Information given:

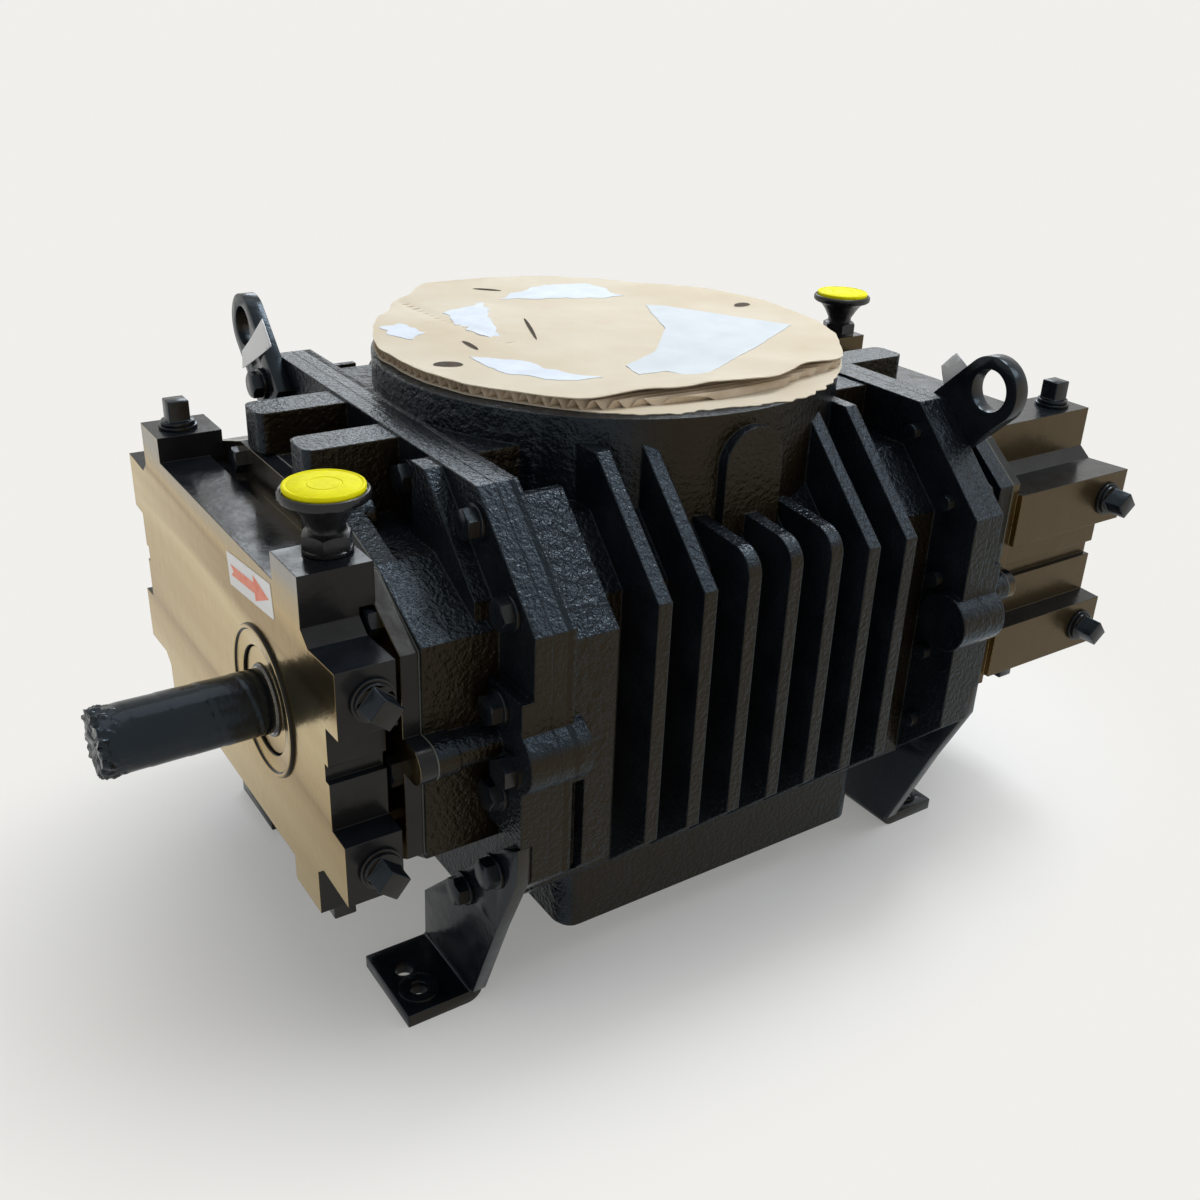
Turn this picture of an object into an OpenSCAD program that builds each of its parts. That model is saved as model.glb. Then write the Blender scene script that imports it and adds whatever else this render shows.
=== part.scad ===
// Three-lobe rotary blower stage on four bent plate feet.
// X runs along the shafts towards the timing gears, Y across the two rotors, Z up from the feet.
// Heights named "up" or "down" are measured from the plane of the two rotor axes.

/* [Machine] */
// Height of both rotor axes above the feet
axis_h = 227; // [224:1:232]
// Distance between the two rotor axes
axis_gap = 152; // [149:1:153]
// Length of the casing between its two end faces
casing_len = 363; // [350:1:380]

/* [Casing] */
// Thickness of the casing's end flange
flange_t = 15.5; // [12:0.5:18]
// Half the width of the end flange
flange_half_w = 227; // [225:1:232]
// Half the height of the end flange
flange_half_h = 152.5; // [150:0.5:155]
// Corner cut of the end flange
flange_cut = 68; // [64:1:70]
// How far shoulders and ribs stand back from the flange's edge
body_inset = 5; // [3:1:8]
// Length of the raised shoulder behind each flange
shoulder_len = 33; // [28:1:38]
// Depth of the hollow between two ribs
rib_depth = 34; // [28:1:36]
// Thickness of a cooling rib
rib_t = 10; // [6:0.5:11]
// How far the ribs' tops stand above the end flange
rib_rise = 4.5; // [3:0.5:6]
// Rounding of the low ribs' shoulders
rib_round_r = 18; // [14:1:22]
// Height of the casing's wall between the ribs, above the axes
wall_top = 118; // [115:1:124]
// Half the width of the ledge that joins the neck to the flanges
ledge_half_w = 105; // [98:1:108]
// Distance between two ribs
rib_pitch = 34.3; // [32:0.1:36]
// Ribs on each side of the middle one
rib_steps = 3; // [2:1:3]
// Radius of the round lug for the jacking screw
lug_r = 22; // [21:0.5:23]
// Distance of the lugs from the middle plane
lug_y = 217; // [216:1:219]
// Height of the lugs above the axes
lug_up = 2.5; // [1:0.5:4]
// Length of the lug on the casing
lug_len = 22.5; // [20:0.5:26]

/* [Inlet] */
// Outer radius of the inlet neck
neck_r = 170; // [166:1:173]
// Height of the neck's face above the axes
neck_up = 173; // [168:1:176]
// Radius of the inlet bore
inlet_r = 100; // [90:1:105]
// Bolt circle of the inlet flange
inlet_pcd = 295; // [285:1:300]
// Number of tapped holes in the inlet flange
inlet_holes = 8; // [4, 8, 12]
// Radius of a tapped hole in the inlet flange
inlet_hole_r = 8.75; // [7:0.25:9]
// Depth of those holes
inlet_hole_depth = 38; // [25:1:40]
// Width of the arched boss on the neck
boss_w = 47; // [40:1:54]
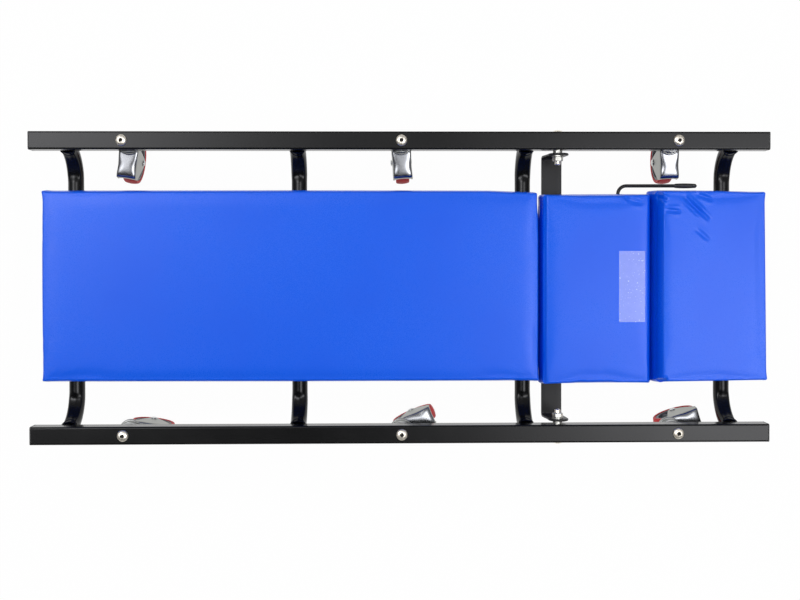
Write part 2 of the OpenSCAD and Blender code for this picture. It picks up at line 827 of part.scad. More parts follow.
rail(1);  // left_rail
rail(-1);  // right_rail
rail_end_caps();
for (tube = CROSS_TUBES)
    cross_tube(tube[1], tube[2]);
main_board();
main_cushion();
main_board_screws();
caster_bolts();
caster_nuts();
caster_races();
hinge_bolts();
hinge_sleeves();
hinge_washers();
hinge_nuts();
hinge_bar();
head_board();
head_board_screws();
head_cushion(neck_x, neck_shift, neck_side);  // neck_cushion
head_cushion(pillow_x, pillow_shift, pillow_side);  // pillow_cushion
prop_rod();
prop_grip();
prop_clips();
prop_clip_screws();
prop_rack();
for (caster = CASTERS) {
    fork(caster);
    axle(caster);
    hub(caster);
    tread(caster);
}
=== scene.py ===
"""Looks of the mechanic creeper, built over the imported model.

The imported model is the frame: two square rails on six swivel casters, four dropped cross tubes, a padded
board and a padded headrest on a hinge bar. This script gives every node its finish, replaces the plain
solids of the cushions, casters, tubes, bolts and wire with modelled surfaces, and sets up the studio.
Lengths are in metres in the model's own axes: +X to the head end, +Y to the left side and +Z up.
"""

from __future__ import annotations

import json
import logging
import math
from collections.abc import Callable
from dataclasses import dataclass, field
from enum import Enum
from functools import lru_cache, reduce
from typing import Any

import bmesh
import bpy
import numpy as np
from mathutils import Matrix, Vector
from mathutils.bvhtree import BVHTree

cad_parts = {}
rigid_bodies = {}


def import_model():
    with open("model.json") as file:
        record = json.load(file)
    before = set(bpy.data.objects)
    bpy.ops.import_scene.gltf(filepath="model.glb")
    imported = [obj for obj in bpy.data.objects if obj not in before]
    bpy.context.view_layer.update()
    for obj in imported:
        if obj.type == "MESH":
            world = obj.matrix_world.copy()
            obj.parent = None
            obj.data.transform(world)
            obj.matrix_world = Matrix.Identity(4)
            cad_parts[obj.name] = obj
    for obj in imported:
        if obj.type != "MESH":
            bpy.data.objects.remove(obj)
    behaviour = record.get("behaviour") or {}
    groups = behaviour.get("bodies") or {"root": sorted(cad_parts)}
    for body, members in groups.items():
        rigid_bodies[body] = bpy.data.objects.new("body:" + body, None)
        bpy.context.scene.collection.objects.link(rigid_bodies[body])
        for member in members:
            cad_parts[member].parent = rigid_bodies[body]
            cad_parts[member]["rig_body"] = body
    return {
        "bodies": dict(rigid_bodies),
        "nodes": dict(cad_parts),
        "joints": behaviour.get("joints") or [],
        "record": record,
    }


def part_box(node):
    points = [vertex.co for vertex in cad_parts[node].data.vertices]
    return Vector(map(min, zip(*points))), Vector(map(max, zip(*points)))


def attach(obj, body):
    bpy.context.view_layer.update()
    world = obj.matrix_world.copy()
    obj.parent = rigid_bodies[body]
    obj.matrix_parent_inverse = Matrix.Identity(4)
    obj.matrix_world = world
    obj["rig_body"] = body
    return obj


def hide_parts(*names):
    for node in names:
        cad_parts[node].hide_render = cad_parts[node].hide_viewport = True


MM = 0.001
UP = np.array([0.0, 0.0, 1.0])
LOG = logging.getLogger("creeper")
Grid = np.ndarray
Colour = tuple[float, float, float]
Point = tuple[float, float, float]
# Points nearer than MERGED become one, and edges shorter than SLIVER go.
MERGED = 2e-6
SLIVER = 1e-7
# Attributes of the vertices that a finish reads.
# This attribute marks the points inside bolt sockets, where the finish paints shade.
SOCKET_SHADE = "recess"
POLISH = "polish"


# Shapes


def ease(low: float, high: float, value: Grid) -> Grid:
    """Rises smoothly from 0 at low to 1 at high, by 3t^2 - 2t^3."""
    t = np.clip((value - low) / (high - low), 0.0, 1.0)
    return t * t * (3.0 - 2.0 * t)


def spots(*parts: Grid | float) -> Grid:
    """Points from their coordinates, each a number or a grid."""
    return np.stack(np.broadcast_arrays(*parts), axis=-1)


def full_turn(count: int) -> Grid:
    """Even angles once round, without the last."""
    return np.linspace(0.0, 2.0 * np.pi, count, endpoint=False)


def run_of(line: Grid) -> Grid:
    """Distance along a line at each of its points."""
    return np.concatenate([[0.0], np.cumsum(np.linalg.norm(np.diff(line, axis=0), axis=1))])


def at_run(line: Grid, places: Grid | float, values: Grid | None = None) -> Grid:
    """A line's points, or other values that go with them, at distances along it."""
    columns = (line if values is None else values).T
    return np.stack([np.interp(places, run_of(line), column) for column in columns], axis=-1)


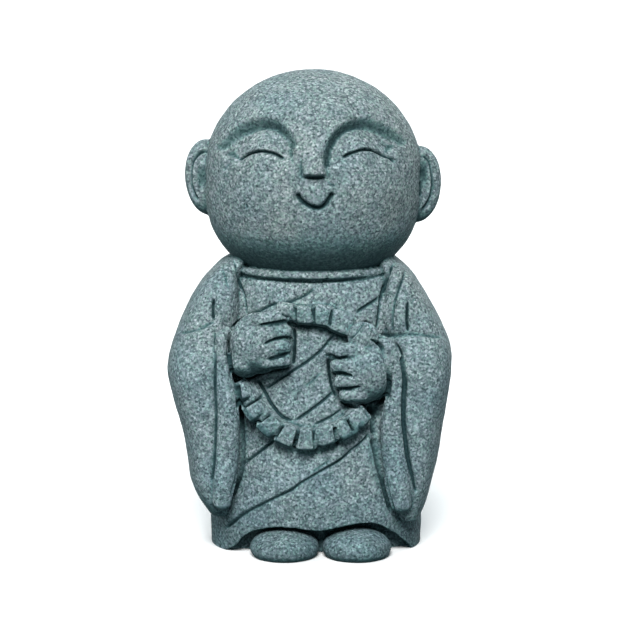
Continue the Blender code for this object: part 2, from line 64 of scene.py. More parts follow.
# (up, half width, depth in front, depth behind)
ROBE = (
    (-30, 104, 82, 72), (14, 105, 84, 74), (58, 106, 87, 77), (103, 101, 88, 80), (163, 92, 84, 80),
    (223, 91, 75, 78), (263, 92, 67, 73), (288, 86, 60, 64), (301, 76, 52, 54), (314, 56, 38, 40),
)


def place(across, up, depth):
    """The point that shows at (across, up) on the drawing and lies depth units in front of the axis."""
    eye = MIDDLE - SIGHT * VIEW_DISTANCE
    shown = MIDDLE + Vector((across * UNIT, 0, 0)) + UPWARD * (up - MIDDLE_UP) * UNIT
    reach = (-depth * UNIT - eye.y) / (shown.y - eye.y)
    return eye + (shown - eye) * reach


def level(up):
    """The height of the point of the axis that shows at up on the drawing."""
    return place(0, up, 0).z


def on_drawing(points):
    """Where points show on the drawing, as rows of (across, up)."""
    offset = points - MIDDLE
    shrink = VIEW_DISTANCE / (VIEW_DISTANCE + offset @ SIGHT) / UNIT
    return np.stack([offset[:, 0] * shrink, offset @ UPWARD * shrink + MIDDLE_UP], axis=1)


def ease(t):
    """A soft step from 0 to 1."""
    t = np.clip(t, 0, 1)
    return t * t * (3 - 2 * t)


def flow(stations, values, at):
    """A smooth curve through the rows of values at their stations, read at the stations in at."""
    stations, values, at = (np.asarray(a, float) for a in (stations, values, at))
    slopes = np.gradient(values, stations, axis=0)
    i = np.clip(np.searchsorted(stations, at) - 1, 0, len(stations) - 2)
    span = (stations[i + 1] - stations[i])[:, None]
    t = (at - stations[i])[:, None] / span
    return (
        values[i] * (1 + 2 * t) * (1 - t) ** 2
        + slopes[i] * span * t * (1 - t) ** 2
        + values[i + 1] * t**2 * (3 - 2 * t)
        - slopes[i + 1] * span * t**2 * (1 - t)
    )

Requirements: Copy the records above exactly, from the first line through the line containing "casing_len = 363; // [350:1:380]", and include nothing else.

Result of the task:
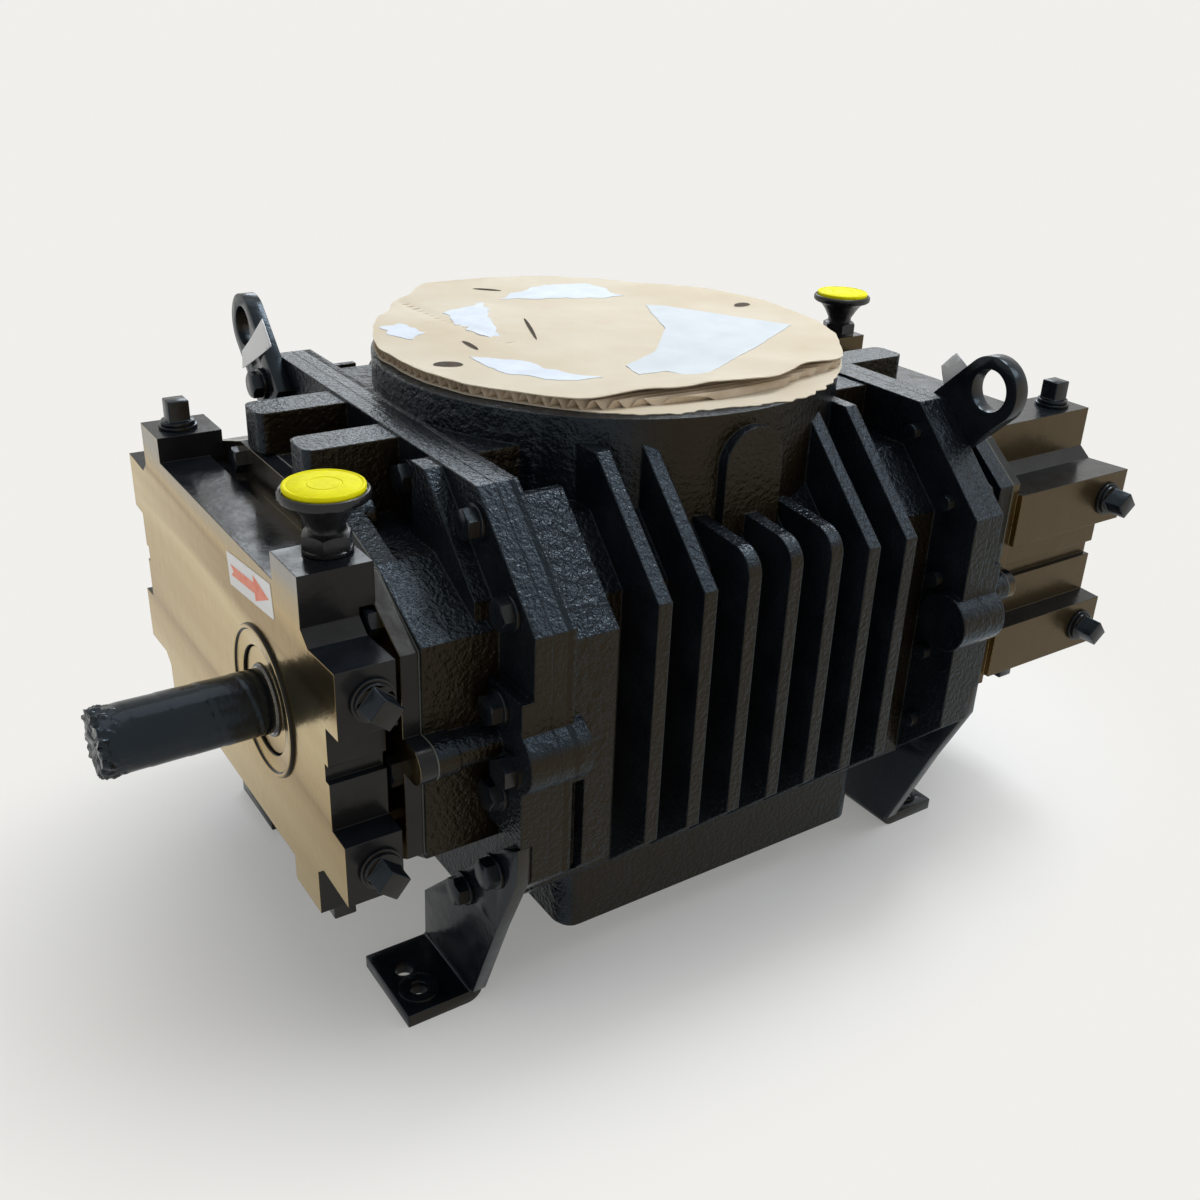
Turn this picture of an object into an OpenSCAD program that builds each of its parts. That model is saved as model.glb. Then write the Blender scene script that imports it and adds whatever else this render shows.
=== part.scad ===
// Three-lobe rotary blower stage on four bent plate feet.
// X runs along the shafts towards the timing gears, Y across the two rotors, Z up from the feet.
// Heights named "up" or "down" are measured from the plane of the two rotor axes.

/* [Machine] */
// Height of both rotor axes above the feet
axis_h = 227; // [224:1:232]
// Distance between the two rotor axes
axis_gap = 152; // [149:1:153]
// Length of the casing between its two end faces
casing_len = 363; // [350:1:380]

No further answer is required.